***** COLLECTED MATERIAL *****

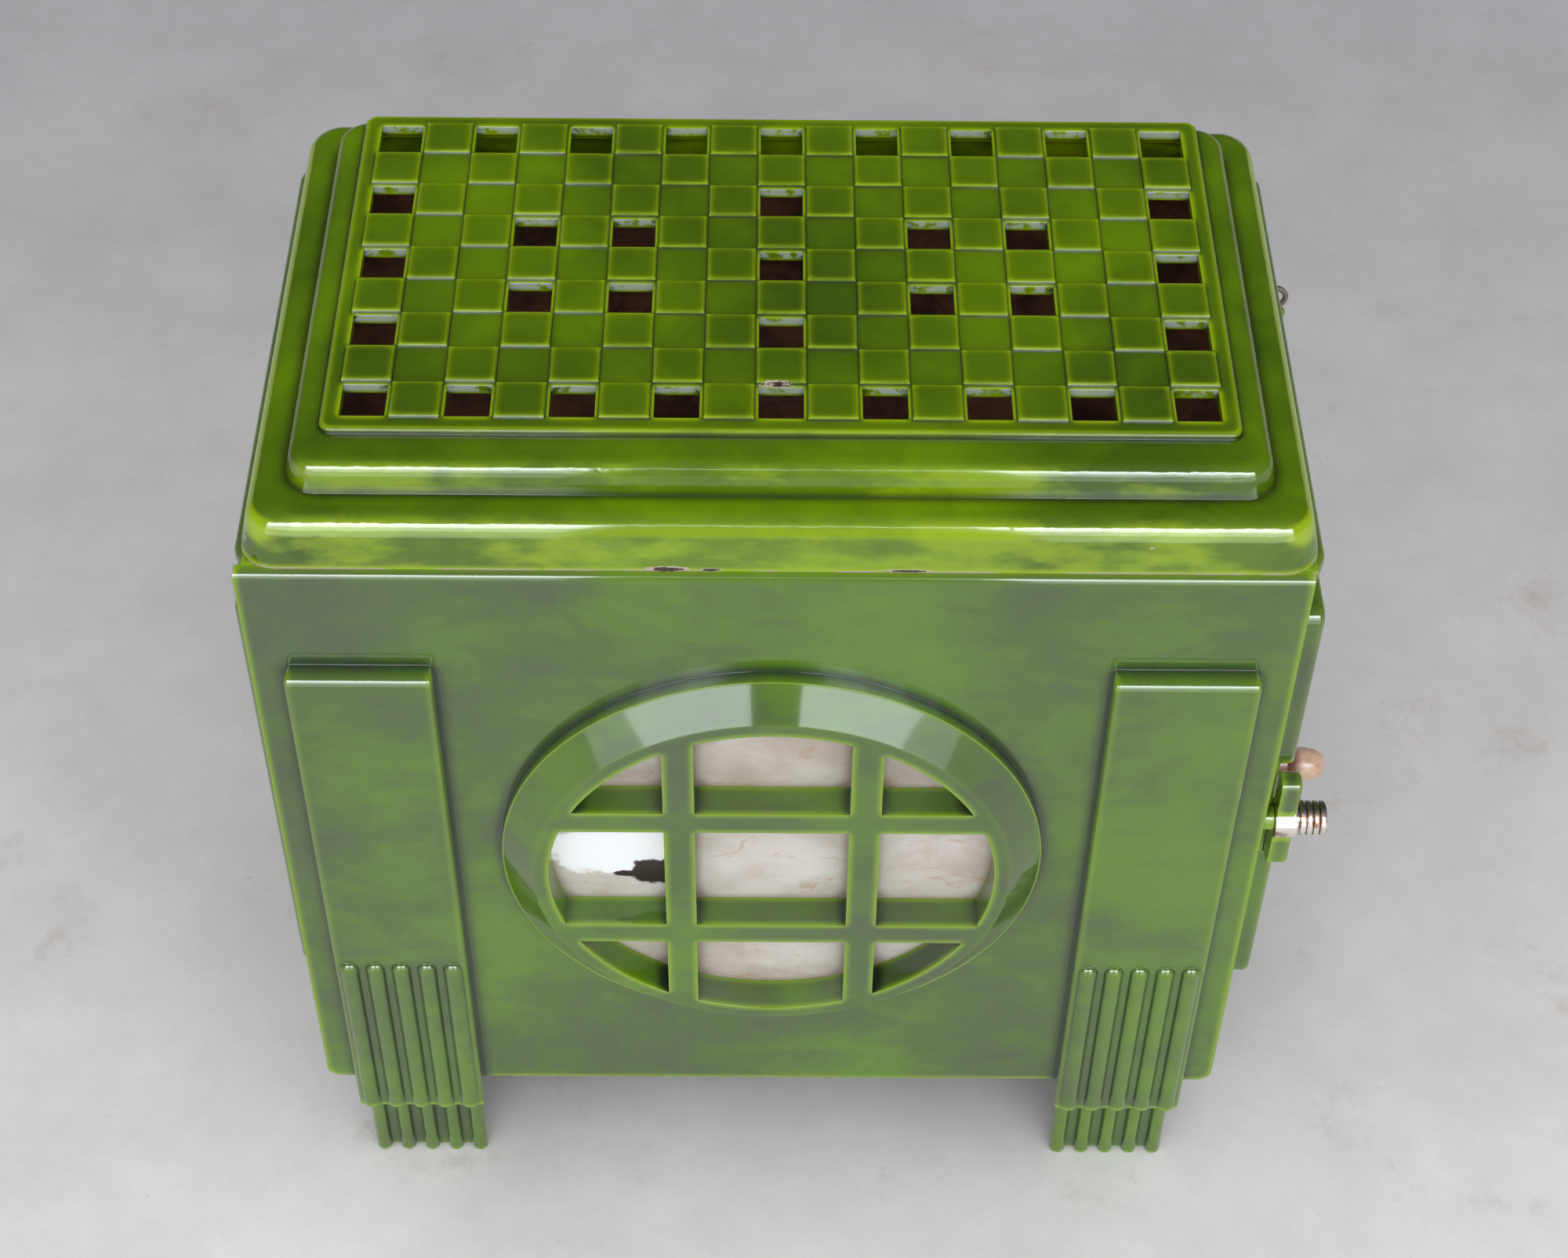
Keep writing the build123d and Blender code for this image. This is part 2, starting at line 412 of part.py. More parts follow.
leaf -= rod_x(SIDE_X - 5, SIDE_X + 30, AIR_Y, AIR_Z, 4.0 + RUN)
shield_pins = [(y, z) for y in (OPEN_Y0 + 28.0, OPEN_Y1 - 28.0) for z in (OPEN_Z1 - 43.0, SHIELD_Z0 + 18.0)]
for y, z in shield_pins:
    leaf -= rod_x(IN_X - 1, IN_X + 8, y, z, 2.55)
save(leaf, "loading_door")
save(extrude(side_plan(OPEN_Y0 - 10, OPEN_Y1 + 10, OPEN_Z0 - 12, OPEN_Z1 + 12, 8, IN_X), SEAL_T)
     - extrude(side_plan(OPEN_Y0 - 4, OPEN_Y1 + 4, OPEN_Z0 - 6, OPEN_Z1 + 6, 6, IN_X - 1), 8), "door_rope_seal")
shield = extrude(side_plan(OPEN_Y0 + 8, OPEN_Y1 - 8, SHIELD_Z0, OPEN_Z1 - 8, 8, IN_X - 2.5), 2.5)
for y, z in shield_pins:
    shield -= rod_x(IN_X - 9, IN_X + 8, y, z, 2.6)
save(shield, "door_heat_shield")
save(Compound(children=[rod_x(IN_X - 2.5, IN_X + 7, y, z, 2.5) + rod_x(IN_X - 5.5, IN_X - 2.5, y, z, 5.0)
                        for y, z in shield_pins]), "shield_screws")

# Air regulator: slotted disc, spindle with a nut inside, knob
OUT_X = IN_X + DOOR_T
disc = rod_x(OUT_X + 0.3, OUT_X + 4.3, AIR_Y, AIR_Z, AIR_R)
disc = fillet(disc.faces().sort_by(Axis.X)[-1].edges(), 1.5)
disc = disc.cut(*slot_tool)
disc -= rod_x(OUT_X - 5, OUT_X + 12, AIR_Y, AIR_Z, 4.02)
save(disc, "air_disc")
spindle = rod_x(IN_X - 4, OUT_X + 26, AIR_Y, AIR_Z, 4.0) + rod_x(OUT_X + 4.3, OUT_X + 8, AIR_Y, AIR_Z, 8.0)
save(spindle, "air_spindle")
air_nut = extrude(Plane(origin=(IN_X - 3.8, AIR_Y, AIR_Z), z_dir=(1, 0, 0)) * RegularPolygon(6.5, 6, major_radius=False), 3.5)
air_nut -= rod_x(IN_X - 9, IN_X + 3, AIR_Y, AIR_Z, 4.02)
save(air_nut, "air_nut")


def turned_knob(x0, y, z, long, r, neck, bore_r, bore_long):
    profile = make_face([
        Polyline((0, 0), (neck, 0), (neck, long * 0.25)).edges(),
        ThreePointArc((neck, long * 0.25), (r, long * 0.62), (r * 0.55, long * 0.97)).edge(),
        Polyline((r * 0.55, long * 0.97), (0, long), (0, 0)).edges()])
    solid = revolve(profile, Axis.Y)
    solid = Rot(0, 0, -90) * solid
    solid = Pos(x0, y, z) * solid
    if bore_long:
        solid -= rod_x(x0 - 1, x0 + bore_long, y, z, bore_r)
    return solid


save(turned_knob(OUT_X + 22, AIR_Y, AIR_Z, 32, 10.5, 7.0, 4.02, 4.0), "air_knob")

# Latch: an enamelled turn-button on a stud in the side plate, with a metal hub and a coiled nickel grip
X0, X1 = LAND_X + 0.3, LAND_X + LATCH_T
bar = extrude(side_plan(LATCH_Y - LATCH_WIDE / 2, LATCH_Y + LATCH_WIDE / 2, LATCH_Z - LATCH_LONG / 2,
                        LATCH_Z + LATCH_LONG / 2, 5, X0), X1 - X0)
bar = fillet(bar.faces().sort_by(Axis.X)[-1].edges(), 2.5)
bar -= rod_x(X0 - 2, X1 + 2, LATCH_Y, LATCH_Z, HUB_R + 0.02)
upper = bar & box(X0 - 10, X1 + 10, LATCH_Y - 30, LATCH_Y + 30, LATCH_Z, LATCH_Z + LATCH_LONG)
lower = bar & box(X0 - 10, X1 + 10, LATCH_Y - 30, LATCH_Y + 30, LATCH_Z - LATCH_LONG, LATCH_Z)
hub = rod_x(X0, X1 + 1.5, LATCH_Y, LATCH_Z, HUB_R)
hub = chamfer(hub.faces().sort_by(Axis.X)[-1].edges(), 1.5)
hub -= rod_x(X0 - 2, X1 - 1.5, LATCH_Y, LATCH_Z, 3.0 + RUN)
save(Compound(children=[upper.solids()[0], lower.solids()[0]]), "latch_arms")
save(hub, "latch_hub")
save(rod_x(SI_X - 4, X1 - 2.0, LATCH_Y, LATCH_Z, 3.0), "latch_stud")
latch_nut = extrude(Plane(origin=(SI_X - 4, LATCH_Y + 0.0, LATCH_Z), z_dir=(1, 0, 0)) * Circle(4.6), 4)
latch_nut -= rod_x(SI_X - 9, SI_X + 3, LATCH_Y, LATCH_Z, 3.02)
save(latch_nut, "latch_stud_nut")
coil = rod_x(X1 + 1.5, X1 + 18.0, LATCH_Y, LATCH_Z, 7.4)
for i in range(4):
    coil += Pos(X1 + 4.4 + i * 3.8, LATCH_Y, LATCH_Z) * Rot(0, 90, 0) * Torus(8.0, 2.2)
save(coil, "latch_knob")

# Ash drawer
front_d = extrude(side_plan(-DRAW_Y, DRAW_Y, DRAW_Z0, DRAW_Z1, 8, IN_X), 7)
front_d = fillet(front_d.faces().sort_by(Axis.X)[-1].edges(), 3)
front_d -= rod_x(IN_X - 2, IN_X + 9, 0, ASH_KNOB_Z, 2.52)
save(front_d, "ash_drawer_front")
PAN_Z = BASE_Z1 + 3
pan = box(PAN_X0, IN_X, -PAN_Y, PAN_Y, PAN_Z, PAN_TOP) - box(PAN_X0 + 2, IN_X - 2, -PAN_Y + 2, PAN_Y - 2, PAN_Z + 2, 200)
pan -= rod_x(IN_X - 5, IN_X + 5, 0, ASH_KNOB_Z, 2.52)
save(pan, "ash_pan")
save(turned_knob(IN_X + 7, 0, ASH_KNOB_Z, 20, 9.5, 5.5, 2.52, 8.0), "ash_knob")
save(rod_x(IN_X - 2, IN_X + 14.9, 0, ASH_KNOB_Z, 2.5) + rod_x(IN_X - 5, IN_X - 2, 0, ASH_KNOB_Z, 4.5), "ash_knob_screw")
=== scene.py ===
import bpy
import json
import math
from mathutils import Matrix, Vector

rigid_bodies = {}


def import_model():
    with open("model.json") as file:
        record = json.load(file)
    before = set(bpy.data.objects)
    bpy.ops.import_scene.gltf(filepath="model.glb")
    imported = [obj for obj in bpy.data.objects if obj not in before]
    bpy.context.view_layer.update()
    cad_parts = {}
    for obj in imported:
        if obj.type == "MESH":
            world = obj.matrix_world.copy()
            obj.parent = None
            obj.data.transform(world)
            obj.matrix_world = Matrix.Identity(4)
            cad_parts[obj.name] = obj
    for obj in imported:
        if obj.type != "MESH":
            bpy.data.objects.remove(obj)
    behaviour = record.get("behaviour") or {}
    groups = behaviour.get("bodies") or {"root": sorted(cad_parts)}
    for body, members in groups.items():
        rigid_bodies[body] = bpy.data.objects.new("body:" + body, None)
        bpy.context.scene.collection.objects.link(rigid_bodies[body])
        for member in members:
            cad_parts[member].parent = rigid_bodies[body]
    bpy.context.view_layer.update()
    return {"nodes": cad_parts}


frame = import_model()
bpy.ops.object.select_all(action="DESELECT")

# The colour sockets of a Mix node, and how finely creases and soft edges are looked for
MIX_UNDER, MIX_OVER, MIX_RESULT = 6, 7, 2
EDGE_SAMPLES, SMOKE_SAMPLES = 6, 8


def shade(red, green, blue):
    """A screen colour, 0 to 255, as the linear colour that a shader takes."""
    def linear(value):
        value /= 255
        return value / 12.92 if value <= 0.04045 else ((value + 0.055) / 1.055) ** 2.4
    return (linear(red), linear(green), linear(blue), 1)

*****

» SET EXERCISE:
Return all lines of the material above in which the word "data" occurs.

» EXERCISE OUTPUT:
    before = set(bpy.data.objects)
    imported = [obj for obj in bpy.data.objects if obj not in before]
            obj.data.transform(world)
            bpy.data.objects.remove(obj)
        rigid_bodies[body] = bpy.data.objects.new("body:" + body, None)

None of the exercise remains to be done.